● Task to complete
Find each line containing the string "that" and return it.

● Data segment
^^^^
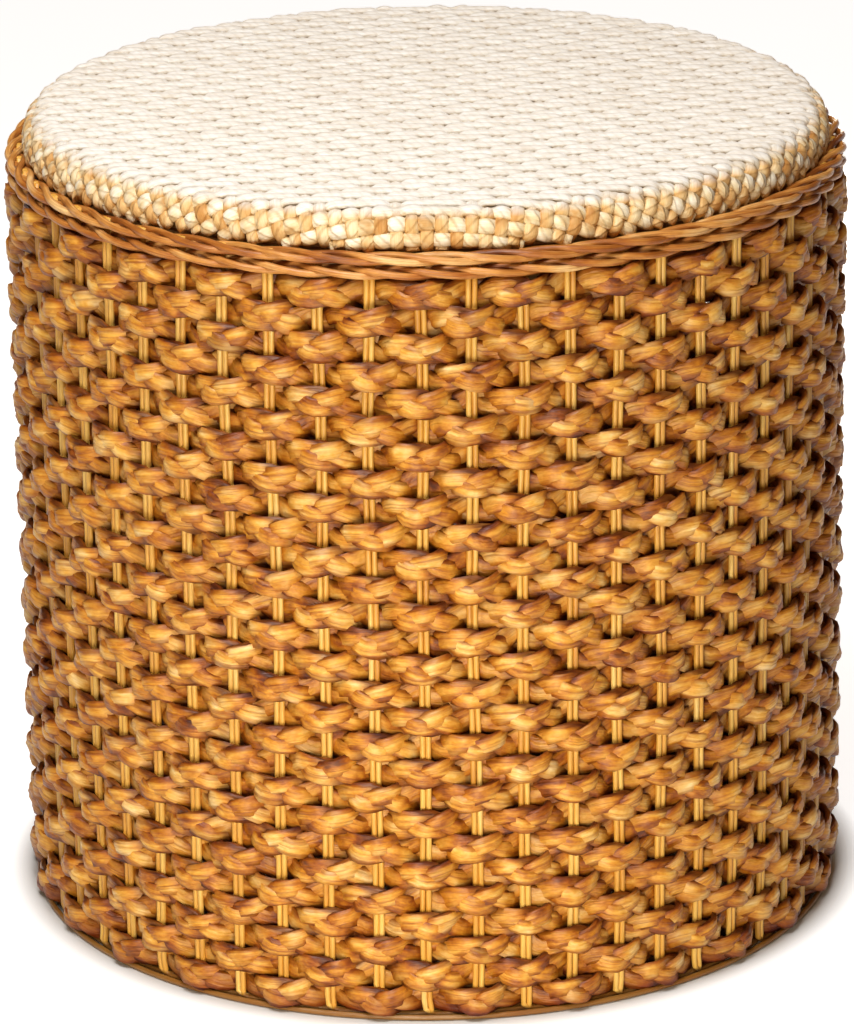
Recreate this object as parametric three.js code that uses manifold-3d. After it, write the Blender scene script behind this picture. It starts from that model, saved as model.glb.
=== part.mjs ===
// A straight-sided drum stool: a wall of plaited rope woven over and under pairs of cane
// stakes, two rows of twisted cane above it, and a cord mat over a plywood seat. Inside
// stands a frame of rattan poles. Lengths are in millimetres, +Z is up, and the origin is
// the middle of the underside. Angles run counter-clockwise from +X, seen from above.
import * as THREE from 'three';
import { mergeVertices } from 'three/addons/utils/BufferGeometryUtils.js';
import Module from 'manifold-3d';

const wasm = await Module();
wasm.setup();

const fullTurn = 2 * Math.PI;

// The whole stool
const outerRadius = 225;
const clearance = 0.3;
// A bar or band that leans past its neighbour takes this many clearances to stay clear.
const leanClearances = 1.4;
const cutOverrun = 2;

// Stakes, in pairs. An odd count lets one weaver spiral without a break.
const stakePairs = 53;
const rodDiameter = 3;
const frontStakeAngle = THREE.MathUtils.degToRad(-91.1);

// Foot border, where the stakes' ends are turned under
const footThickness = 4;
const footEdgeChamfer = 1.2;
const footSetIn = 3;

// Wall plait
const rows = 28;
const turnsPerLength = 4;
const plaitHeight = 13.83;
const plaitThickness = 7;
const rampStakes = 6;
const tailStakes = 2;

// Wale, the rows of twisted cane: one ridge comes to the face at each stake.
const waleRidge = 4;
const waleStrands = 3;
const waleStepsPerStake = 2;
// How far the flat side that faces a stake lies from the twist's middle, with some room
// for the ridge that comes in beside it.
const waleSeatShare = 0.58;

// Seat mat
const matThickness = 12;
const matSide = 20.2;
const matSetIn = 1.4;
const matCornerRadius = 14;
const matSkirtLap = 11;

// Seat board and its screws
const boardThickness = 15;
const screwDiameter = 4;
const screwHeadDiameter = 8;
const screwHeadHeight = 2.4;
const screwBiteDepth = 20;
const screwTipLength = 4;

// Rattan frame
const poleDiameter = 18;
const uprightCount = 8;
const uprightStartAngle = fullTurn / (2 * uprightCount);

// Faces round each curved piece
const hoopSteps = 32;
const poleSides = 8;
const screwSides = 6;
const seatSteps = 40;
const matCornerSteps = 3;

// Radii and heights that follow from the sizes above
const stakeAngle = fullTurn / stakePairs;
const stakeStep = (fullTurn * outerRadius) / stakePairs;
const halfPlait = plaitThickness / 2;
const halfRod = rodDiameter / 2;
// The plait leans towards the far side as it leaves a stake, so it starts further out.
const weaveReach = (halfRod + halfPlait + leanClearances * clearance) / (1 - rodDiameter / stakeStep);
const stakeRing = outerRadius - halfPlait - weaveReach;
const rowPitch = plaitHeight + clearance;
const wovenBottom = footThickness + clearance;
const wovenTop = wovenBottom + rows * rowPitch - clearance;
const waleHalfHeight = waleRidge * Math.sin(fullTurn / 6);
const waleRing = stakeRing + halfRod + clearance + waleSeatShare * waleRidge;
const lowerWaleZ = wovenTop + clearance + waleHalfHeight;
const upperWaleZ = lowerWaleZ + 2 * waleHalfHeight + clearance;
const stakeTop = upperWaleZ + waleHalfHeight;
const matEdgeZ = stakeTop + clearance;
const seatTop = matEdgeZ + matSide;
const boardTop = seatTop - matThickness - clearance;
const boardBottom = boardTop - boardThickness;
const halfPole = poleDiameter / 2;
const frameOuter = stakeRing - weaveReach - halfPlait - clearance;
const hoopRing = frameOuter - halfPole;
const topHoopZ = boardBottom - clearance - halfPole;
const bottomHoopZ = footThickness + clearance + halfPole;
const uprightBottom = bottomHoopZ + halfPole + clearance;
const uprightTop = topHoopZ - halfPole - clearance;
const innerHoopRing = hoopRing - poleDiameter - clearance;

const material = (color, roughness) =>
  new THREE.MeshStandardMaterial({ color, roughness, metalness: 0 });
const caneMaterial = material('#e0b25c', 0.5);
const plaitMaterials = [material('#b8772f', 0.75), material('#c28a42', 0.75)];
const waleMaterial = material('#a5622a', 0.6);
const matMaterial = material('#f0e6cc', 0.85);
const boardMaterial = material('#c9a878', 0.7);
const rattanMaterial = material('#c99a55', 0.6);
const screwMaterial = new THREE.MeshStandardMaterial({ color: '#b9bcc0', roughness: 0.35, metalness: 1 });

const stool = new THREE.Group();
stool.name = 'drum_stool';

function addPiece(name, geometry, pieceMaterial) {
  const piece = new THREE.Mesh(geometry, pieceMaterial.clone());
  piece.name = name;
  stool.add(piece);
  return piece;
}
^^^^
● Answer to the problem
Recreate this object as parametric three.js code that uses manifold-3d. After it, write the Blender scene script behind this picture. It starts from that model, saved as model.glb.
// A bar or band that leans past its neighbour takes this many clearances to stay clear.
// How far the flat side that faces a stake lies from the twist's middle, with some room
// for the ridge that comes in beside it.
// Radii and heights that follow from the sizes above